Put Stephen Wade on your top shelf—that five-feet of space reserved for only the very best—with Mike and Peggy Seeger, Charlie Poole, Fleming Brown, Hobart Smith, Doc Boggs, Doc Hopkins, Wade Ward and Uncle Dave Macon. They will be happy to move over and make room for this Chicago wunderkind. From Squitter’s Mountain to folk hero—he’s the real thing. Stephen Wade is the reason Gibson makes banjos.
Track Listing
Wild Horse
Come On Buddie, Don’t You Want To Go
Chesley Chancey’s Cumberland Gap
Swing and Turn, Jubilee
Fly Around My Pretty Little Miss
Diamond Joe
Puncheon Camps
Hard Head Hardy
KC Whistle
Willie Moore
Uncle Dave’s Fandango
Goodbye, Old Paint
Tom Paley’s John Henry
Trouble at the Coal Creek Mines
Gray Eagle
Lost John
Shortenin’ Bread
Reno Factory / Brown Skin Blues
Sourwood Mountain
In the Pines
Cherry Blossom Waltz
“Grassroots singers and players throughout the United States have long cultivated their own varieties of recital music.

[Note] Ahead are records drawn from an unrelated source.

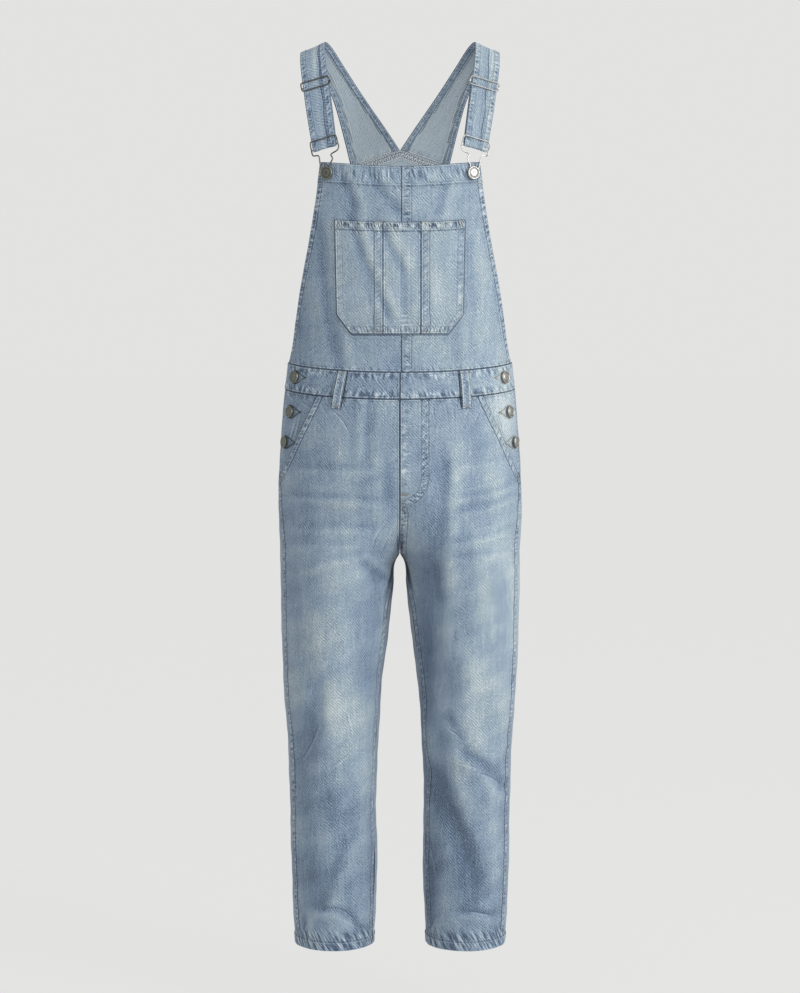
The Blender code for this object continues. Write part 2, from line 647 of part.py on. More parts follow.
def front_frame(x, z, lift):
    """Place on the front of the trunk, raised by `lift`, and the direction square to the cloth."""
    step = SIDE_BUTTON / 8
    around = np.array([[x - step, z], [x + step, z], [x, z - step], [x, z + step], [x, z]])
    left, right, low, high, _ = on_front(around[:, 0], around[:, 1], lift)
    away = np.cross(right - left, high - low)
    away = away / np.linalg.norm(away)
    foot = on_front(around[4:, 0], around[4:, 1], 0.0)[0] + away * lift
    return foot, away


def buckle(side, hand):
    """Wire buckle: a top bar in front of the strap, sides, shoulders and a slot round the button."""
    origin, across, out, down = strap_frame(side, BUCKLE_STATION)
    fold, fold_across, fold_out, fold_down = strap_frame(side, len(STRAP) - 1)
    foot, away = front_frame(side * BIB_BUTTON_X, BIB_BUTTON_Z, BIB_HEM_RAISE)
    to_arm = np.cross([0.0, 0.0, 1.0], away) * side
    to_arm = to_arm / np.linalg.norm(to_arm)
    up = np.cross(away, to_arm) * side
    front, w = WIRE + SEAM_GAP, BUCKLE_HALF_WIDTH
    bar = fold - fold_out * (STRAP_DENIM + BAR + SEAM_GAP)
    ends = [bar + fold_across * a for a in (-1.02 * w, 1.02 * w)]
    top = [(-w, 0.4 * front, BUCKLE_TOP_ROUND), (BUCKLE_TOP_ROUND - w, front, 0.0), (0.0, front, 0.0)]
    top = top + [(-a, b, c) for a, b, c in reversed(top[:2])]
    loop = [origin + across * a + out * b + down * c for a, b, c in top]
    loop = loop + [ends[1], ends[1] + fold_down * BUCKLE_BELOW_FOLD]
    loop = loop + [foot + to_arm * p.arm + up * p.up + away * p.out for p in BUCKLE_FOOT]
    loop = loop + [ends[0] + fold_down * BUCKLE_BELOW_FOLD, ends[0]]
    joined_wire(f"buckle_{hand}", closed_curve(loop, 2), ends, "steel")


def turned(name, profile, foot, away, kind, around=16):
    """Body turned about an axis from a profile of (radius, height) that starts and ends on it."""
    shape = bmesh.new()
    away = np.asarray(away) / np.linalg.norm(away)
    first = np.cross(away, [0.0, 0.0, 1.0])
    first = first / np.linalg.norm(first)
    second = np.cross(away, first)
    rings = []
    for radius, height in profile:
        centre = foot + away * height
        if radius == 0.0:
            rings.append([shape.verts.new(centre)] * around)
            continue
        angles = 2 * math.pi * np.arange(around) / around
        points = [centre + radius * (math.cos(a) * first + math.sin(a) * second) for a in angles]
        rings.append([shape.verts.new(p) for p in points])
    for here, there in zip(rings, rings[1:]):
        for s in range(around):
            n = (s + 1) % around
            corners = [here[s], here[n], there[n], there[s]]
            shape.faces.new(list(dict.fromkeys(corners)))
    return add_object(name, shape, kind)


def button_profile(diameter, lift, thick):
    """Shank, underside, rounded rim, ring and a low dome."""
    r = diameter / 2
    top = lift + thick
    return [
        (0.0, SEAM_GAP), (0.38 * r, SEAM_GAP), (0.38 * r, lift), (0.93 * r, lift + 0.06 * thick),
        (r, lift + 0.35 * thick), (0.96 * r, lift + 0.75 * thick), (0.84 * r, top),
        (0.74 * r, top - 0.2 * thick), (0.50 * r, top), (0.0, top + 0.06 * thick),
    ]


def buttons():
    """One on each end of the bib's hem for the buckles, and three down each side opening."""
    for side, hand in ((1, "left"), (-1, "right")):
        foot, away = front_frame(side * BIB_BUTTON_X, BIB_BUTTON_Z, BIB_HEM_RAISE)
        profile = button_profile(BIB_BUTTON, BIB_BUTTON_STANDOFF, BUTTON_THICK)
        turned(f"bib_button_{hand}", profile, foot, away, "steel" if side > 0 else "pewter")
        for k, spot in enumerate(SIDE_BUTTONS):
            foot, away = front_frame(side * spot.half_width, spot.z, spot.lift)
            profile = button_profile(SIDE_BUTTON, SIDE_BUTTON_STANDOFF, BUTTON_THICK)
            turned(f"side_button_{hand}_{k + 1}", profile, foot, away, "pewter")


def belt_loops():
    """Folded strips from the waistband's top edge to below its lower seam, standing off between."""
    down = np.linspace(0.0, 1.0, 8)[:, None]
    across = np.array([-0.5, 0.0, 0.5]) * LOOP_WIDTH
    for loop in LOOPS:
        x = loop.top_x + down * (loop.foot_x - loop.top_x) + across
        turn = turn_at(x, BAND_TOP_Z) * loop.face
        top = band_z(turn, LOOP_TOP_OVER)
        foot = band_z(turn, BAND_HEIGHT + LOOP_FOOT_BELOW)
        z = top + down * (foot - top)
        lift = BAND_RAISE + LAYER_GAP + LOOP_RISE * np.sin(math.pi * down) ** 0.5 + 0.0 * x
        grids = []
        for extra in (LOOP_THICK, 0.0):
            grid = cloth(1, turn_at(x, z) * loop.face, z, lift + extra)
            grid[..., 0] = np.abs(grid[..., 0]) * np.sign(x)
            grids.append(grid)
        wall(loop.name, *grids)


def main():
    """Clear the scene and build every piece."""
    for old in list(bpy.data.objects):
        bpy.data.objects.remove(old, do_unlink=True)
    leg_panels()
    hip_pieces()
    waistband()
    bib()
    chest_pocket()
    back_panel()
    belt_loops()
    for side, hand in ((1, "left"), (-1, "right")):
        strap(side, hand)
        slider(side, hand)
        buckle(side, hand)
    buttons()


main()
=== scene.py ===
"""Looks of the denim dungarees: fine cloth shells, sewing, metal, light and camera.

The script follows the garment as it is put together. All lengths are metres, +Z is up, the front
faces -Y and the wearer's left is +X.
"""

import math
from collections import namedtuple

import bpy
import numpy as np
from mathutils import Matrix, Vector


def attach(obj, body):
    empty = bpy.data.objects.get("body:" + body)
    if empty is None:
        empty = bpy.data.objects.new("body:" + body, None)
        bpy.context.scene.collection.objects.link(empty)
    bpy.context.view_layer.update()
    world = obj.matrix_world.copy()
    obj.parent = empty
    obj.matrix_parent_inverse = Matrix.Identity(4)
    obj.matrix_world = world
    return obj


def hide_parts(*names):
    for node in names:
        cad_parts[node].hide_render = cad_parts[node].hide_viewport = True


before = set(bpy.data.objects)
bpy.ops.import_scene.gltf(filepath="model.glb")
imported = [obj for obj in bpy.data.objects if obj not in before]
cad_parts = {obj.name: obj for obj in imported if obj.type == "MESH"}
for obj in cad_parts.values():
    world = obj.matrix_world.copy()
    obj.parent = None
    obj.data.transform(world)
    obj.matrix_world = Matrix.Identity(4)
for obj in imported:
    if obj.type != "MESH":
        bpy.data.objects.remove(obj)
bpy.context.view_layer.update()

# The stage. The garment hangs as on a standing wearer, over a plain pale floor, in even light
# from all round, with one large soft lamp high at the right that leaves the left side darker.
STUDIO_GREY = (0.765, 0.765, 0.758)
FLOOR_Z = -1.460
FLOOR_SIZE = 60.0
FLOOR_PAINT = 0.05
FLOOR_GLOW = 0.722
CAMERA_PLACE = Vector((0.0, -3.6, -0.378))
CAMERA_AIM = Vector((0.0, 0.0, -0.673))
CAMERA_LENS = 87.3
Lamp = namedtuple("Lamp", "name place aim width height watts colour")
LAMPS = [
    Lamp("lamp_right", (2.9, -2.3, 0.9), (0.0, 0.0, -0.6), 1.3, 2.2, 118.0, (1.0, 0.995, 0.98)),
    Lamp("lamp_front", (0.6, -4.0, 1.2), (0.0, 0.0, -0.6), 1.6, 1.2, 16.0, (1.0, 1.0, 1.0)),
]

world = bpy.data.worlds.new("studio")
world.use_nodes = True
bpy.context.scene.world = world
world.node_tree.nodes["Background"].inputs["Color"].default_value = (*STUDIO_GREY, 1.0)
bpy.context.scene.view_settings.view_transform = "Standard"

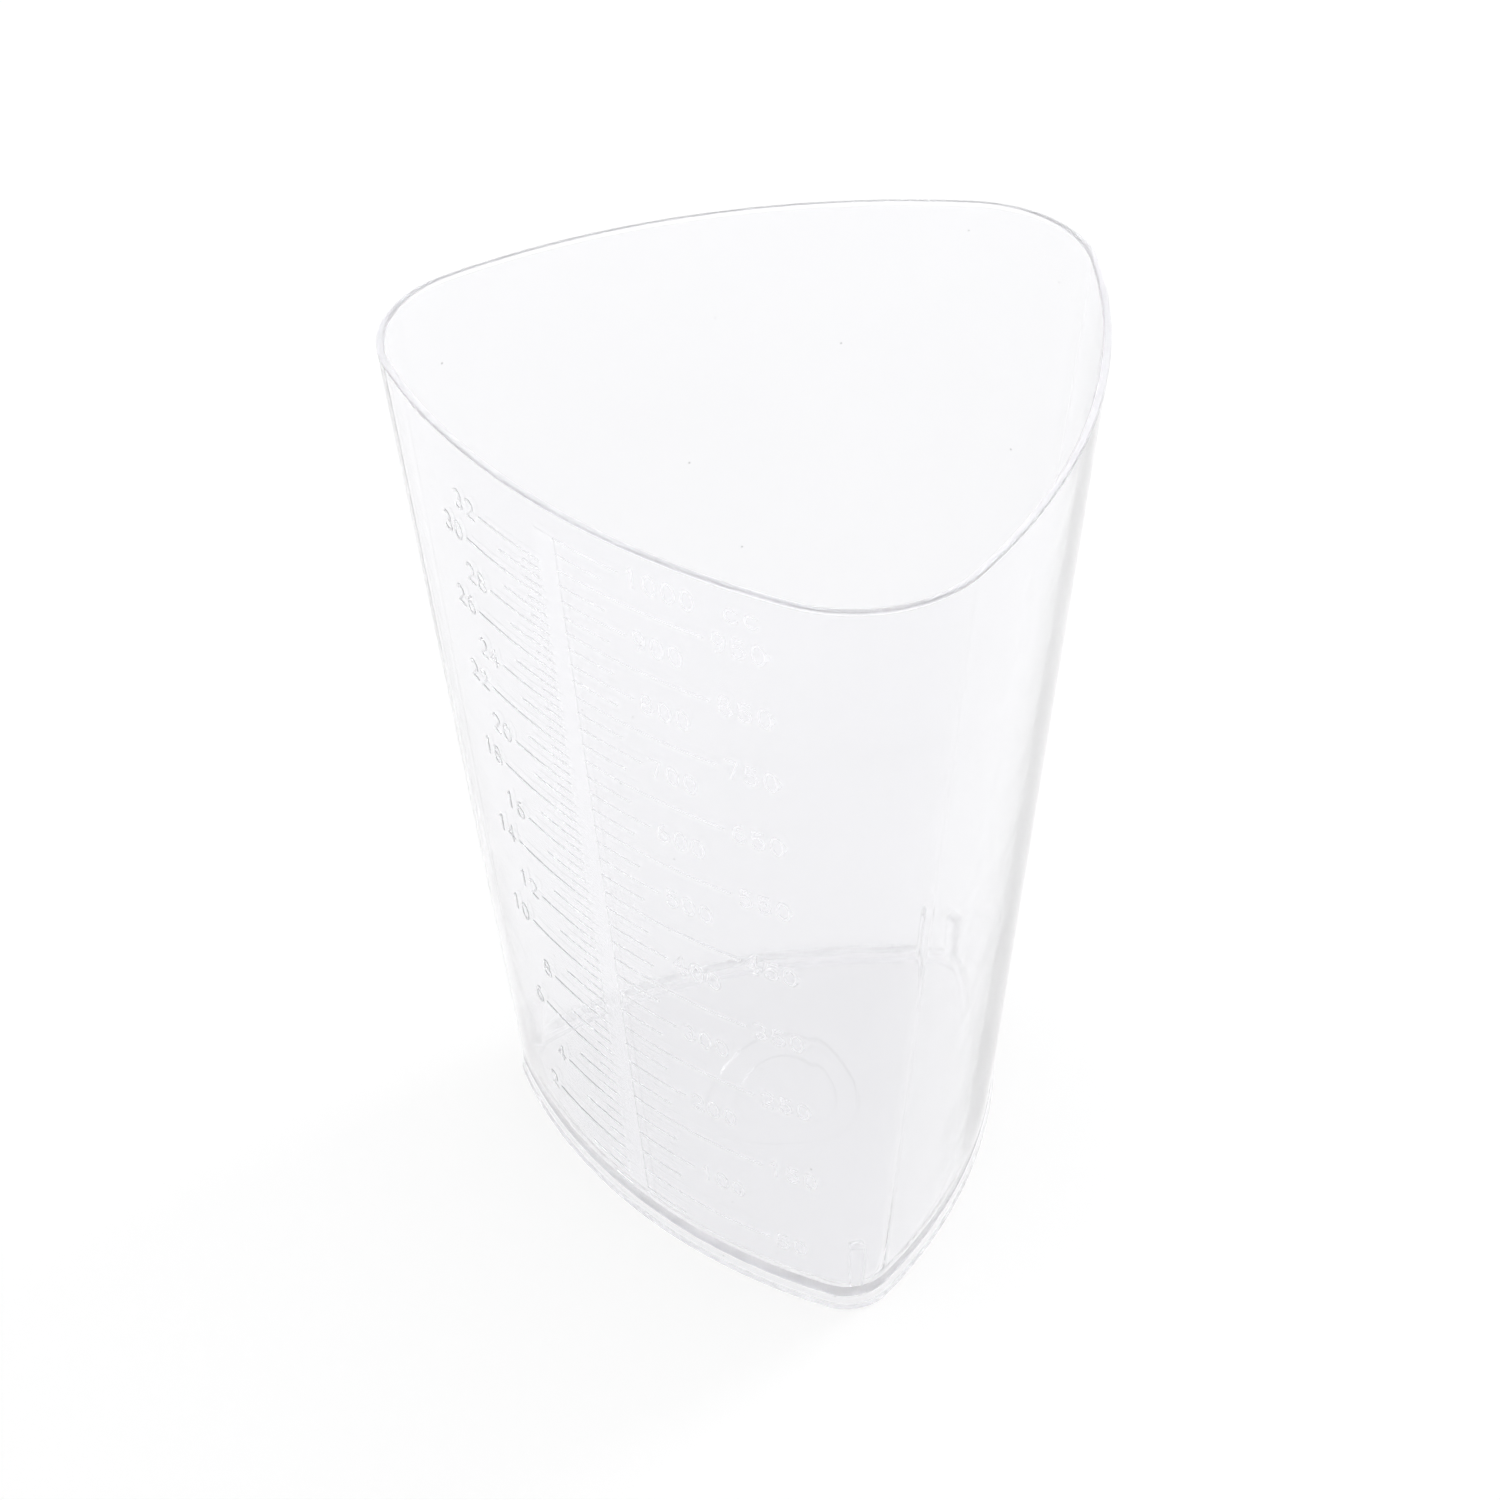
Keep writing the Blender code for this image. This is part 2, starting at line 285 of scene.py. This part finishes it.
def strokes_of(character):
    """The strokes of a plain rounded numeral or letter, in a unit box."""
    shapes = {
        "0": [arc(0.5, 0.5, 0.42, 0.5, 0, 360)],
        "1": [line((0.28, 0.8), (0.55, 1.0), (0.55, 0.0))],
        "2": [np.concatenate((arc(0.5, 0.7, 0.4, 0.3, 165, -35), line((0.08, 0.0), (0.92, 0.0))))],
        "3": [arc(0.48, 0.74, 0.36, 0.26, 150, -80), arc(0.48, 0.26, 0.4, 0.26, 80, -150)],
        "4": [line((0.95, 0.3), (0.05, 0.3), (0.68, 1.0), (0.68, 0.0))],
        "5": [line((0.85, 1.0), (0.2, 1.0), (0.14, 0.55)), arc(0.47, 0.32, 0.42, 0.32, 135, -150)],
        "6": [arc(0.5, 0.31, 0.4, 0.31, 0, 360), arc(0.72, 0.31, 0.62, 0.69, 180, 95)],
        "7": [line((0.08, 1.0), (0.92, 1.0), (0.4, 0.0))],
        "8": [arc(0.5, 0.75, 0.34, 0.25, 0, 360), arc(0.5, 0.26, 0.42, 0.26, 0, 360)],
        "9": [arc(0.5, 0.69, 0.4, 0.31, 0, 360), arc(0.28, 0.69, 0.62, 0.69, 0, -85)],
        "c": [arc(0.5, 0.5, 0.45, 0.5, 45, 315)],
        "o": [arc(0.5, 0.5, 0.45, 0.5, 0, 360)],
        "z": [line((0.1, 1.0), (0.9, 1.0), (0.1, 0.0), (0.9, 0.0))],
    }
    return shapes[character]


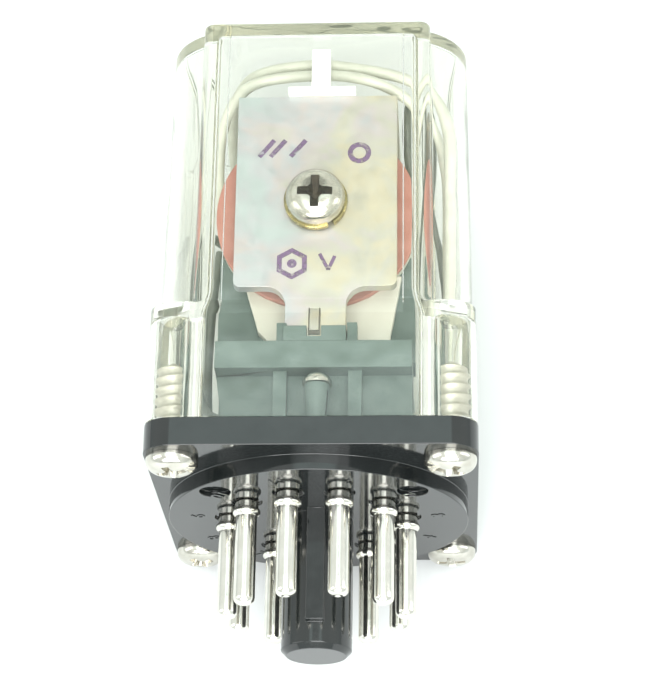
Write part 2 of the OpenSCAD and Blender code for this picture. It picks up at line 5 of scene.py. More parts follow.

A simple dance tune transforms into a concert masterpiece; a personal plaint becomes emblematic of an era. With banjo and occasional guitar, Stephen Wade explores this music made for music’s sake. His selections draw from Southern sources as well as Northern interpreters, centering on lyric folksong and old-time instrumentals transmitted, as one of its older players memorably said, “across the Amerikee.” 62 minutes, 44-page booklet with extensive notes.”